14.2. If you are a consumer in addition to our liability under Clause 14.1 above we will also be liable to you for losses that you suffer which are a foreseeable consequence of us breaching these Terms. Losses are foreseeable where they could be contemplated by you and us at the time of Acceptance.
14.3. In no case shall we be liable for incidental, indirect, or consequential damages; or any loss of income, revenue, profits, contracts, data, goodwill or savings.
14.4. Subject to any express provisions to the contrary set out in these Terms, all terms, conditions, warranties and representations (express or implied by statute, common law or otherwise) are hereby excluded.
14.5. In no case do we seek to exclude our liability for (1) death or personal injury caused by our negligence (or that of our employees or authorised representatives); (2) fraud; (3) any breach of any obligation as to title to the Products implied by statute; or (4) any other liability which cannot as a matter of law be limited or excluded.
15) Governing Law and Jurisdiction
15.1. These Terms shall be governed by English Law and we both agree to the non exclusive jurisdiction of the courts of England over the Terms and any matter related to them, and all proceedings shall be conducted in English.
15.2. If you are a consumer and you live outside the UK you may be entitled to bring court proceedings in your own language and in your local courts, a local consumer advice organisation will be able to advise you of your rights.
16.1. You may not transfer your rights under these Terms to anyone else without our prior written consent.
16.2. You recognise that there may be circumstances outside our reasonable control which would prevent us from providing you with the Products or Services which you have ordered. Circumstances beyond our reasonable control may include (but are not limited to) any act of God, war, riot, civil commotion, government action, explosion, fire, flood, storm, accident, strike, lock-out, trade dispute or labour disturbance, breakdown of plant or machinery, interruption in the supply of power or materials. In such cases, whilst we will do our best to fulfill your order, we cannot be responsible for failure or delay in doing so and in such event we may elect to cancel your order and refund any payments made. You may request that your order be cancelled if it has not been fulfilled within 30 days of having been made.

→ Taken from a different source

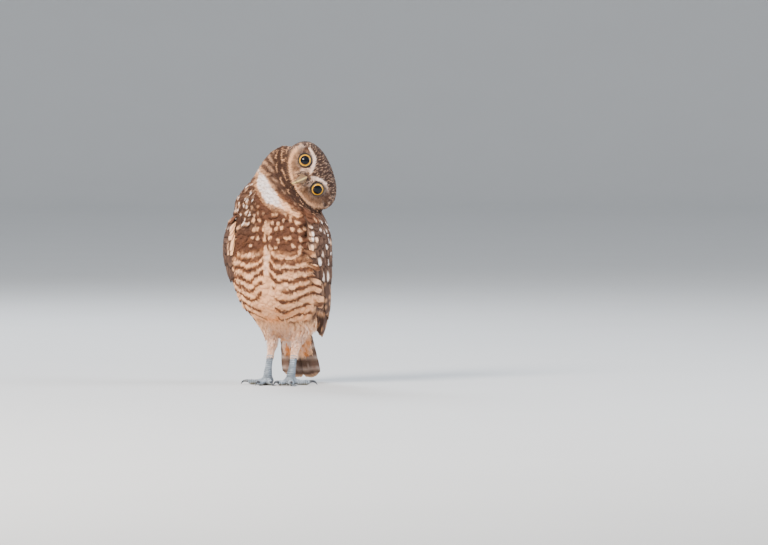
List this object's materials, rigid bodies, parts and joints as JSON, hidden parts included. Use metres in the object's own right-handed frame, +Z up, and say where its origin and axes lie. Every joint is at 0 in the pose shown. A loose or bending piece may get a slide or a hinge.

16.3. These Terms set out all of our obligations in relation to provision of Products and Services to you under any accepted order. These Terms prevail over any other terms or conditions referred to elsewhere or otherwise implied. We reserve the right to modify these Terms from time to time and any order will be subject to the Terms that are in place at the time that your order is accepted. The Products and Services you have purchased may have applicable terms and conditions from the manufacturer, licensor or supplier of the respective Products and Services supplied, and you should refer to the relevant documentation supplied with the Product or Service in this regard. Such terms will govern your use of the Products or Services and in the event of conflict with these Terms, the former shall prevail.
16.4. No delay by either you or us in enforcing any of these Terms shall restrict the rights that either of us has under them.
16.5. No waiver of any term or condition of these Terms shall be effective unless made in writing and signed by us.
16.6. If a court of competent jurisdiction finds that any provision or portion of these Terms to be illegal, unenforceable, or invalid the remainder of these Terms (to the fullest extent permitted by law) will continue in full force and effect.